Page:Revue des Deux Mondes - 1911 - tome 1.djvu/487

La bibliothèque libre.
Le texte de cette page a été corrigé et est conforme au fac-similé.
LA GUERRE DE 1870

LA DÉSILLUSION DIPLOMATIQUE[1]


I

Un officier prussien était attaché à la personne du Tsar et un russe à celle du roi de Prusse. Dès que la rupture eut été consommée entre la France et la Prusse, le Roi chargea son officier russe de porter au Tsar une lettre confidentielle dans laquelle il faisait appel à son amitié pour le protéger contre l’intervention de l’Autriche.

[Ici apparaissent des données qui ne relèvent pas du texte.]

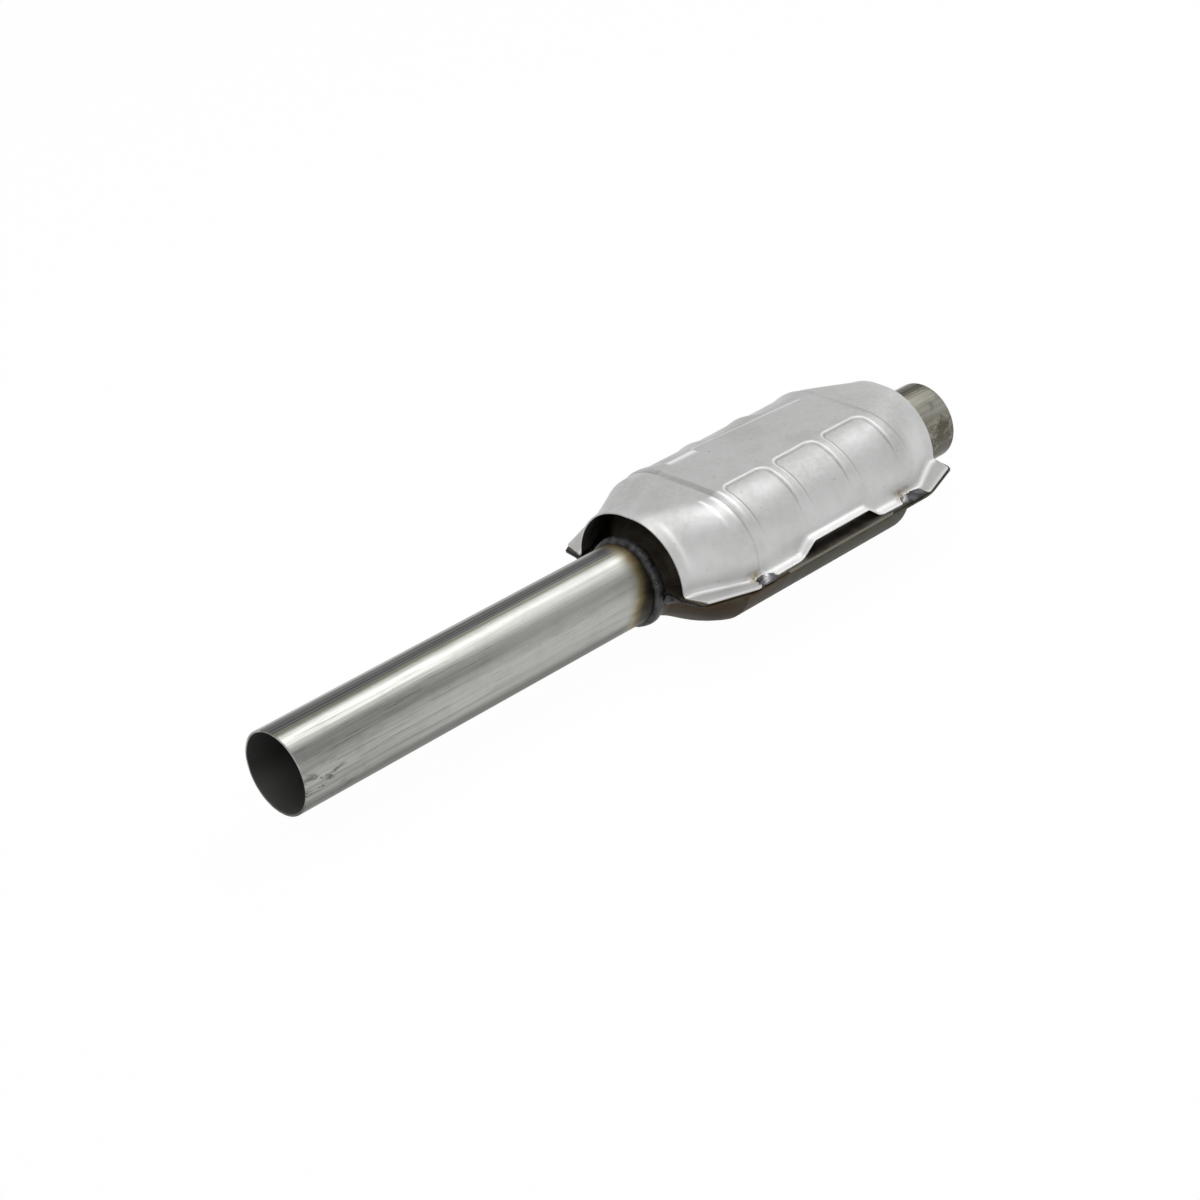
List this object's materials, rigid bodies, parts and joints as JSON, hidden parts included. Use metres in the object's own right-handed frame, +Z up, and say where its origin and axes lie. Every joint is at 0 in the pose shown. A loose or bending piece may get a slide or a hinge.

Le Tsar, esprit court, imprévoyant, violent et bon tout ensemble, sans personnalité dans les idées, plein de respect pour la mémoire de son père, faisait toujours passer les sentimens avant les considérations politiques, intraitable quand il obéissait à une impulsion de son cœur. Il se montra tel en cette occasion. Il promit sans hésiter et en toute effusion. Le Roi annonça la bonne nouvelle à la Reine : « La Russie seule s’est déclarée non seulement pour la neutralité bienveillante, mais a laissé entrevoir davantage[2]. » « Cet engagement du Tsar vis-à-vis de son oncle, a dit Bismarck, ne paraissait pas résulter d’un traité en règle : il reposait uniquement sur la parole du souverain et n’en était que plus obligatoire[3] : » telle était identiquement la nature de l’engagement contracté par François-Joseph et Victor-Emmanuel envers Napoléon III.

  1. Voyez la Revue du 15 janvier.
  2. Lettre du roi de Prusse à la Reine, 19 juillet 1870.
  3. Jules Favre, Défense nationale, t. I, p. 266.